Environment

Greenpeace slams EU-Mercosur accord in protest outside European Council headquarters

Brussels, May 25 (EFE).- Greenpeace activists hung a large banner here Thursday on the facade of the European Council’s headquarters and simulated the spraying of pesticide in a protest against the trade deal linking the European Union and South American trade bloc Mercosur.

The action coincided with a meeting of EU trade ministers in Brussels.

The activists scaled the facade of the Europa building early Thursday to hang a banner reading “STOP EU-MERCOSUR” and send a clear message to the EU ministers to bring an end to a harmful agreement, Lis Cunha, a Greenpeace expert and campaigner on trade, told Efe.

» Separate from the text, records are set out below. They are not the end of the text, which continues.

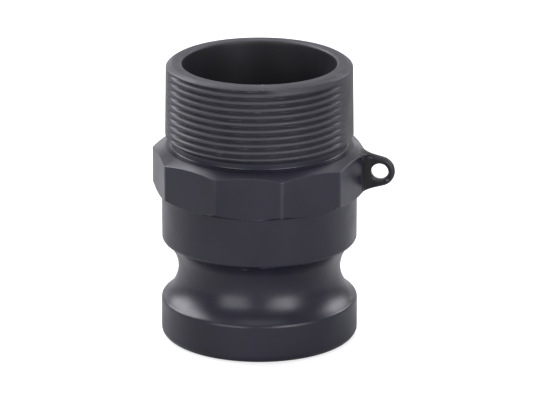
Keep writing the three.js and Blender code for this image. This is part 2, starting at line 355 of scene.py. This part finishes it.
def collar_reach(turn):
    """Distance from the axis to the collar's side, turn being the angle from a corner."""
    half_side = math.pi / COLLAR_SIDES
    turn = abs((turn + half_side) % (2 * half_side) - half_side)
    centre = (FLAT_RADIUS - CORNER_ROUND) / math.cos(half_side)
    last_round = math.atan2(
        CORNER_ROUND * math.sin(half_side), centre + CORNER_ROUND * math.cos(half_side)
    )
    if turn > last_round:
        return FLAT_RADIUS / math.cos(half_side - turn)
    across = centre * math.sin(turn)
    return centre * math.cos(turn) + math.sqrt(CORNER_ROUND**2 - across**2)


def collar_angles():
    """Angles of the collar's columns: close together at each rounded corner, wider over a flat."""
    side = 2 * math.pi / COLLAR_SIDES
    corner = side * CORNER_SHARE
    angles = []
    for index in range(COLLAR_SIDES):
        for step in range(CORNER_STEPS):
            angles.append(index * side - corner + 2 * corner * step / CORNER_STEPS)
        for step in range(FLAT_STEPS):
            share = (1 - math.cos(math.pi * step / FLAT_STEPS)) / 2
            angles.append(index * side + corner + (side - 2 * corner) * share)
    return angles


def wrench_collar():
    """Ten flats with rounded corners, under a sloping top and over small lower chamfers."""
    columns = []
    for angle in collar_angles():
        reach = collar_reach(angle)
        top = COLLAR_TOP - (reach - TOP_CHAMFER_RADIUS) * TOP_CHAMFER_SLOPE
        bottom = COLLAR_BOTTOM + (reach - BOTTOM_CHAMFER_RADIUS) * BOTTOM_CHAMFER_SLOPE
        outline = rounded([
            (bore_radius(COLLAR_BOTTOM), COLLAR_BOTTOM, 0),
            (BOTTOM_CHAMFER_RADIUS, COLLAR_BOTTOM, COLLAR_EDGE_ROUND),
            (reach, bottom, COLLAR_EDGE_ROUND),
            (reach, top, COLLAR_EDGE_ROUND),
            (TOP_CHAMFER_RADIUS, COLLAR_TOP, TOP_CHAMFER_ROUND),
            (bore_radius(COLLAR_TOP), COLLAR_TOP, 0),
        ])
        columns.append(round_column(outline, angle))
    return skin("wrench_collar_skin", columns)


def crest_radius(height):
    """The tapered thread's radius over its crests."""
    return THREAD_END_RADIUS + THREAD_TAPER * (MOUTH - height)


def smooth_step(share):
    """0 below 0 and 1 above 1, with a smooth change between them."""
    share = min(max(share, 0), 1)
    return share * share * (3 - 2 * share)


def soft_least(a, b, blend):
    """The smaller of two numbers, with a rounded change from one to the other."""
    gap = max(blend - abs(a - b), 0) / blend
    return min(a, b) - gap * gap * blend / 4


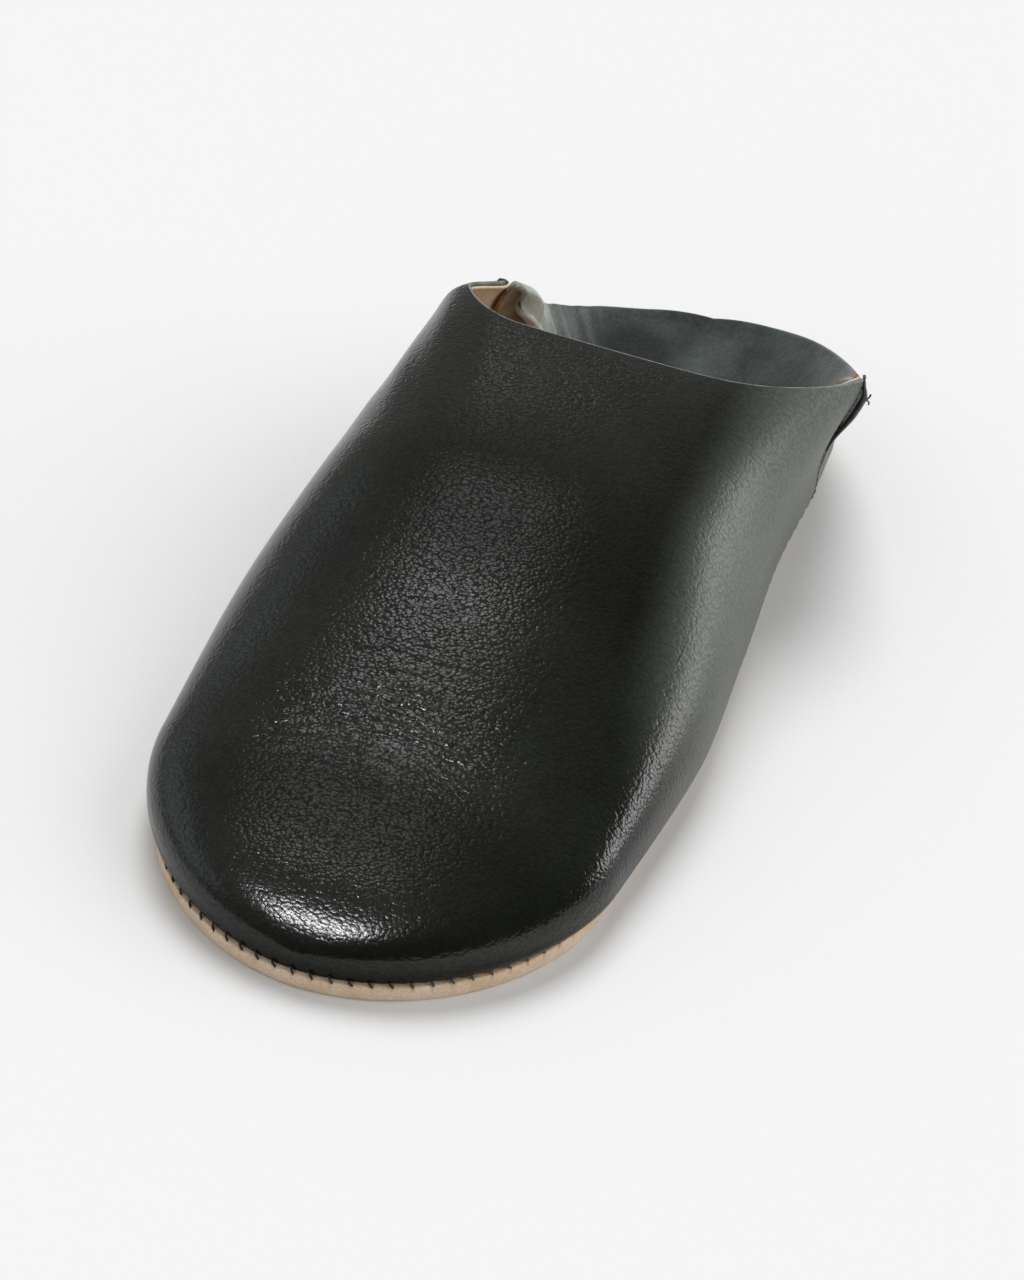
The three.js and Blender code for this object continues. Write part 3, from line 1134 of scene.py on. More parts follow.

“The agreement boosts all kinds of products that are damaging for climate and nature, like pesticides, like beef, like combustion engine cars, all products that we don’t want to have anymore in the climate crisis,” she said.

Greenpeace said that if the EU-Mercosur Association Agreement is ratified it would lead to “increases in exports of toxic chemicals.”

“It’s going to mean that we’re going to have more beef from South America here in Europe. We’re going to have more pesticides from Europe impacting people, communities, rivers and biodiversity in South America,” Cunha said.

The proposed pact between the EU and the Mercosur countries (Brazil, Argentina, Uruguay and Paraguay) has come under criticism from several European governments and parliaments, as well as from farmers and civil society on both sides of the Atlantic, because of the disastrous impact it would have on local agriculture, nature, human rights and climate, the organization says.

The environmental watchdog added that the reductions in tariffs and controls on products such as car parts and pesticides from Europe contained in the agreement would accelerate the already alarming pace of natural destruction in South America.

The EU-Mercosur pact, on which the two sides reached agreement in principle in 2019, is “a disaster for people and for nature,” Cunha said, adding that as long as it boosts harmful products like pesticides “it is a very bad agreement.”